Dinamik fesatlar

Dünyada rahat yok bize.
Ne kadar fesat biriktirmişiz meğer.
Fırsatını bulan kusuyor fitnesini fesadını.
Ahde vefa, nezaket, milletin birliği, devletin bekası gibi en temel meseleler bile gözümüzde değil.
Asgari müşterekleri olmayan bir toplum olduk.
Ortak sevinç ve keder diye bir cümle kuramayacağız neredeyse.
Adına “kardeşlik süreci”,”barış süreci”dediğimiz bir süreç koca bir bölgeyi savaşa hazır bir hale dönüştürmüş.
Dini mübini islamın hizmetkarları  diye bir grup, şeytanın bile tenezzül etmediği bir hafiyelikle ahlaki olan ne varsa yıkıp geçmiş.
Birlikte on yıl ülkeyi yönetenlerin  inanılmaz tertipleri.
Kerameti kendinden menkul olmayan siyasilerin kompleksli ve kibirli arzı endam etmeleri.
Bu pazar iyi bir pazar değil.
Bu gidişat da hayır değil.
Bu anayasa işine bir bakın hele..
Herkes ayrı telden çalıyor.
Anayasa üzerinden yeni siyasi yaklaşımlar oluşturuluyor.
Herkes kuvvetli olmayan bir hazırlık peşinde.
O kadar zaruri olduğunu sürekli duyduğumuz bu anayasa neymiş Allah aşkına.
Endişem yapılan açıklamaların bir anayasa yapma arzusunun olmadığını gösteriyor.
Yapılamaza ne olur.
Türkiye yönetilemez mi?
Hiçde öyle bir mecburiyetimiz yok.
Bir yönüyle belki böylesi daha hayırlıdır.
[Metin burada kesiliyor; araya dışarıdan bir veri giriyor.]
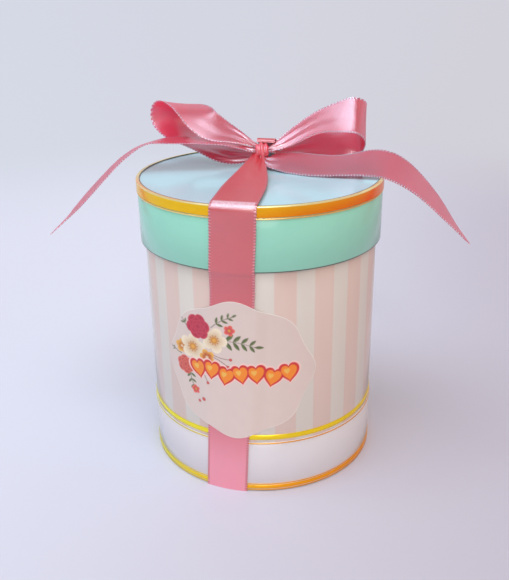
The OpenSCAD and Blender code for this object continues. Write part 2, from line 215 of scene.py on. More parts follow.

Cemil Çiçek’in dünkü açıklamlarından Türkiye'nin bu dönemde bir Anayasa yapamayacağını anlamış bulunmaktayız.
Yaşamın bir bütün kendisi Anayasadır
Ve Türkiye gerçek yaşamın en olmaz cilveleriyle kendini büyüyerek sürdürüyor.
Kendimizin kurduğu tüm fesatlara rağmen rahmet fırçası bütün kirli hesapları bir fırça darbesiyle alt üst ediyor.
Ak Partide taşlar yerine oturmadan sağlıklı bir Anaysa tartışmasının ortaya konamayacağını düşünmekteyim.
İsyanla mücadele sona ermeden yeni Anayasanın koşullarının oluşmadığının görülmesi lazımdır.
Suriye meselesi ile ilgili yeni bir insiyatif alabilmenin şartları bir iki ay öncesine göre daha elverişli hale gelmiştir.
Etkin bir muhalefet ve sivil toplum oluşması Türkiyenin yeni dönemde zaruri ihtiyaçlarındandır.
İnsan kendi sesini yetişemez.
Türkiye kendi sesinin peşinden koşan ülke olmaktan uzaklaşmalıdır.
Sesin aksi  neyse O’nun gereği yapılmalıdır.